Increasing Ethene Yield via Oxidative Coupling of Methane at Low Temperature: An Application of Machine Learning and DFT in the Design and Innovation of Effective Catalyst Compositions

The combination of catalytic, electronic properties and experimental data provides more information for the analysis of catalysts to improve innovation and design. Here, we compute electronic properties, including the bandgap, fermi energy and magnetic moment of known catalysts of the oxidative coupling of methane reaction (OCM). In combination with available data on experimental conditions for OCM, we are able predict catalytic performance and reaction outcomes in the form of methane yield, ethene yield, ethane yield, and carbon dioxide yield.

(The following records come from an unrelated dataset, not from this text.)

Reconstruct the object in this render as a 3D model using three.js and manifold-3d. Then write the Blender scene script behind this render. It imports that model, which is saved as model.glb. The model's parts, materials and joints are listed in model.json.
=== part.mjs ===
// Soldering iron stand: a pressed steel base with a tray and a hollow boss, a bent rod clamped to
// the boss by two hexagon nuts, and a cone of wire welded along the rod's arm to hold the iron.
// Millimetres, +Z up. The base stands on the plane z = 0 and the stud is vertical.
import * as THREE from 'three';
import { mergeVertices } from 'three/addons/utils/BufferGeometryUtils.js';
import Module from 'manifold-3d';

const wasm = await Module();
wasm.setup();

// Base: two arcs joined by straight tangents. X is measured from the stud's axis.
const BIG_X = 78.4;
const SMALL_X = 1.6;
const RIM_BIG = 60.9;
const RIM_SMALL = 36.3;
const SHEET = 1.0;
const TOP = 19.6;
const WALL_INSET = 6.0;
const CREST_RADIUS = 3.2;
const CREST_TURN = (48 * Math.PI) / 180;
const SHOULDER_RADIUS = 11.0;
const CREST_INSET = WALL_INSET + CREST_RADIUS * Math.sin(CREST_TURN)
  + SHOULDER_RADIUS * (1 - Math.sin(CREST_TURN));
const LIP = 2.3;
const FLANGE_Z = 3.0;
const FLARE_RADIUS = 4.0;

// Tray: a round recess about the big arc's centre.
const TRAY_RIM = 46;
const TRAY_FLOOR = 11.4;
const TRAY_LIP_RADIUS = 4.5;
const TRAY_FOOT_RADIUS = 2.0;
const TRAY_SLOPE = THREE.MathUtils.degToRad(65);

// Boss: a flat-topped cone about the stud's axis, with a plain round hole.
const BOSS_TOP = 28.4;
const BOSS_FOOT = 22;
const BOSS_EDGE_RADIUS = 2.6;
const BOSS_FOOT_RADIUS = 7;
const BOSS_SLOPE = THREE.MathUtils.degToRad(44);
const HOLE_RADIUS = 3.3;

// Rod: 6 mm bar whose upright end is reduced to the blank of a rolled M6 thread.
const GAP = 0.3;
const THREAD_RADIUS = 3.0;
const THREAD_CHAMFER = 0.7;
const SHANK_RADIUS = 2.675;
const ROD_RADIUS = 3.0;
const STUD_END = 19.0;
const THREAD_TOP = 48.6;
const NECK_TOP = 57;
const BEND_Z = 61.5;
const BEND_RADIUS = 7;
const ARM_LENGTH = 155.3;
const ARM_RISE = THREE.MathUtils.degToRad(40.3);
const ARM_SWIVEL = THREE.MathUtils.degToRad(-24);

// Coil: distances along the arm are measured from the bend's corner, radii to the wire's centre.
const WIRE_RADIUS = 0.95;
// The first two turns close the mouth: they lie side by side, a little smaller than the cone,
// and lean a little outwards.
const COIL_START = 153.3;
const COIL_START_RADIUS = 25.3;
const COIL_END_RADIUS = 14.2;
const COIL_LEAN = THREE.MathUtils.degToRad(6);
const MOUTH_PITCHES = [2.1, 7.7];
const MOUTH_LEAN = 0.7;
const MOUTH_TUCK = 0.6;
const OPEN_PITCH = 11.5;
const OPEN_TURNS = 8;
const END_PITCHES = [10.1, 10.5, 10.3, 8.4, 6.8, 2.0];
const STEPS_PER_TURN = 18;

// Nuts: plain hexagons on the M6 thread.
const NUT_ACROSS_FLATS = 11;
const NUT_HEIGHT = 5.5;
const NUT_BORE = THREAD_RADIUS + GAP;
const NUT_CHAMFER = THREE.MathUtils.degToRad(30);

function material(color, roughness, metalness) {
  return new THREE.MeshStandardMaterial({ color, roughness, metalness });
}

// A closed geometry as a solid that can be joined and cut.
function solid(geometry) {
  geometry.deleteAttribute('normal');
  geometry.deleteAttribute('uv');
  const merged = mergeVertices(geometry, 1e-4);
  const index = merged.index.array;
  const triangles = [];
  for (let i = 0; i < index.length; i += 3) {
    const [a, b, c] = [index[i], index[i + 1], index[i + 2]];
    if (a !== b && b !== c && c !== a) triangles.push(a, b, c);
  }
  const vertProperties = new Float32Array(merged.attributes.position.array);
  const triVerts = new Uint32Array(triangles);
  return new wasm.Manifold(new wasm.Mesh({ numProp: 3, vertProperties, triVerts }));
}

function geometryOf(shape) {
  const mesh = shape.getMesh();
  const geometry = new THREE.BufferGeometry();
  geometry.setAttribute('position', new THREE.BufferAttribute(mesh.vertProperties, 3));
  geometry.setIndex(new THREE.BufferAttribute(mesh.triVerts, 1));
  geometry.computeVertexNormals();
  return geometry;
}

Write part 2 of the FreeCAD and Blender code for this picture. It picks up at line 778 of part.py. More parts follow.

A comparison of different machine learning models suggests Extreme Gradient Boost Regression (Xgboost Regression) is an ideal model for predicting catalytic performance with great accuracy. The fermi energy of the catalyst promoter, its atomic number, and the active metal oxide band gap have been found to be good electronic descriptors of the catalytic performance of the OCM reaction. Transition metals, including Platinium, Rhodium, Ruthenium and Iridium, have been predicted to promote catalyst performance in the oxidative coupling of methane reaction. The study proposes seventy-nine novel bimetallic combinations for metal dioxides and 616 novel catalytic materials for methane conversion at a low temperature of 700°C as an effective catalyst for oxidative coupling of methane reaction. These new catalysts were predicted to enhance methane yield in the range of +/-30% to +/-95%, an increase from the prior research's maximum methane conversion of 36.